Chacun fera comme il souhaite, Naulleau, Brézet, nous tous. Je préfère, par principe, exclure le fascisme des débats ; on ne fait pas table commune avec des innommables. Il ne s’agit pas de censure. Je souhaite que l’on couvre les livres de Zemmour, que l’on diffuse ses discours, que l’on sache ce qu’il dit, et qu’on le nomme, et qu’on nomme ce qu’on fera désormais de lui. (...)

Il y a eu, ces derniers temps, des comportements journalistiques bien plus problématiques que la diffusion d’un discours : on a traité Zemmour, dans des journaux estimables, sur le mode enjoué, admiratif, de la narration politique ; ses amusettes groupusculaires étaient narrées comme une épopée idéologique, l’amorce d’une recomposition de la droite.
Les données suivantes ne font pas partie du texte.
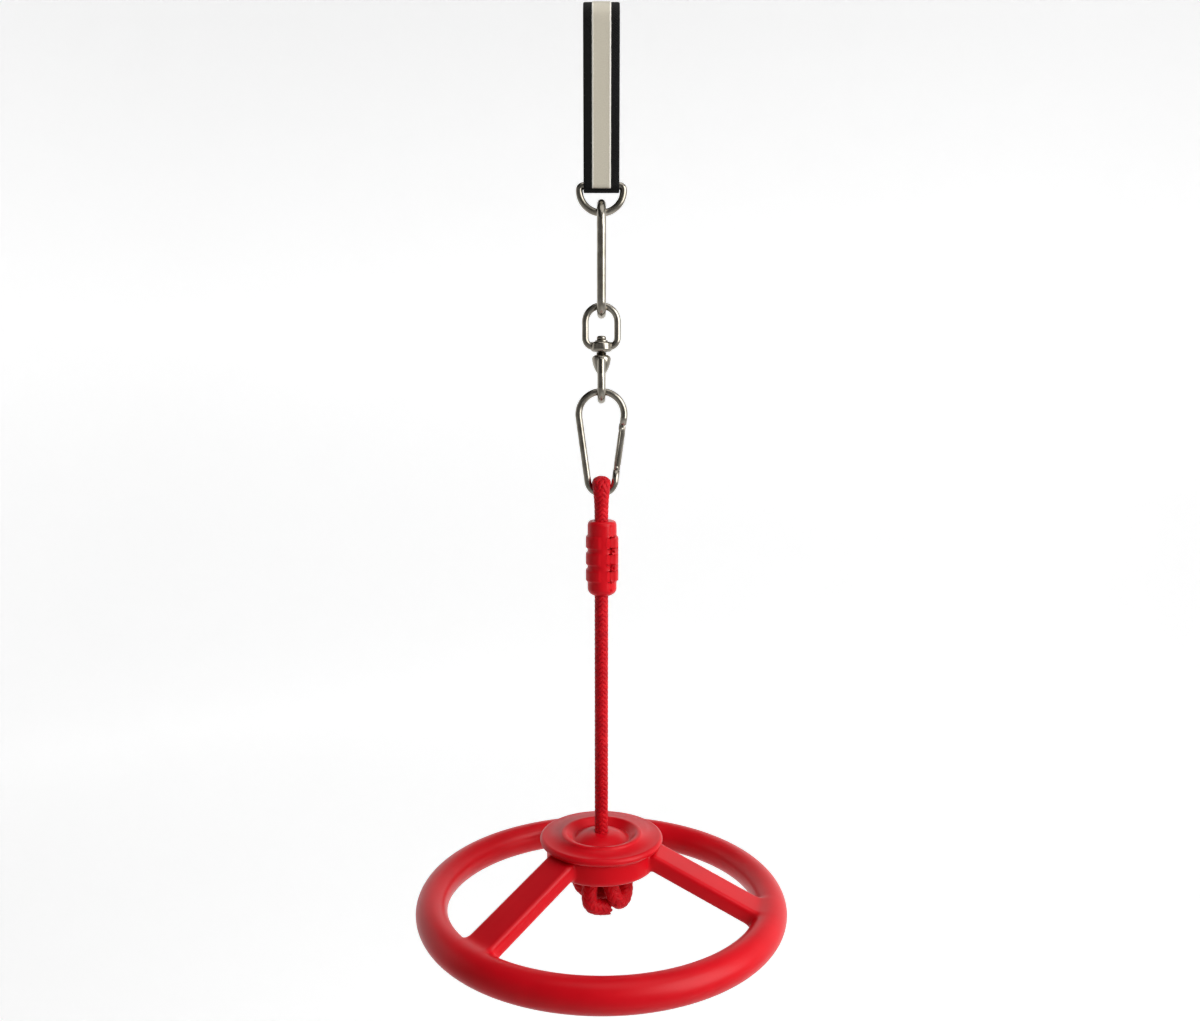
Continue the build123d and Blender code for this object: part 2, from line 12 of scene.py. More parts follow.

C’était d’une idiotie sans nom : (...)

J’ai lu dans l’Obs –l’Obs !– sur le mode insider, sous un titre piteux que l’on réservait jadis aux couples honorables, Aubry-Hollande ou Garaud-Juillet, « Les secrets d’une idylle », que monsieur Zemmour trouvait Madame Maréchal « jolie, sympathique et intelligente », et que ces deux-là, avec des amis, avaient scellé alliance le 31 mai, buvant du rosé acheté au Monoprix du coin, dans un appartement de 35 mètres carrés à Saint-Germain des Prés.

Ces complaisances, jadis, ne s’appliquaient qu’à nos républicains : qu’ai-je à faire qu’un homme pour qui les migrants sont des envahisseurs trinque avec une femme qui ne trouvait pas indigne qu’on ait persécuté les protestants ? Depuis quand l’extrême droite est-elle sujet de chronique politico-mondaine ? (...)

Je préfère, c’est ma culture, les longues analyses, l’écrit, le style d’un billet du Monde quand ce journal sait qu’il doit descendre dans l’arène. Mais comment commenter une pensée qui n’est pas dévoilée ou que l’on nie ? Dans un âge d’amnésie et de faux-semblants, LCI nous a offert un point de départ. Nous parlons de la même chose, de la même infamie. C’est déjà énorme. Merci.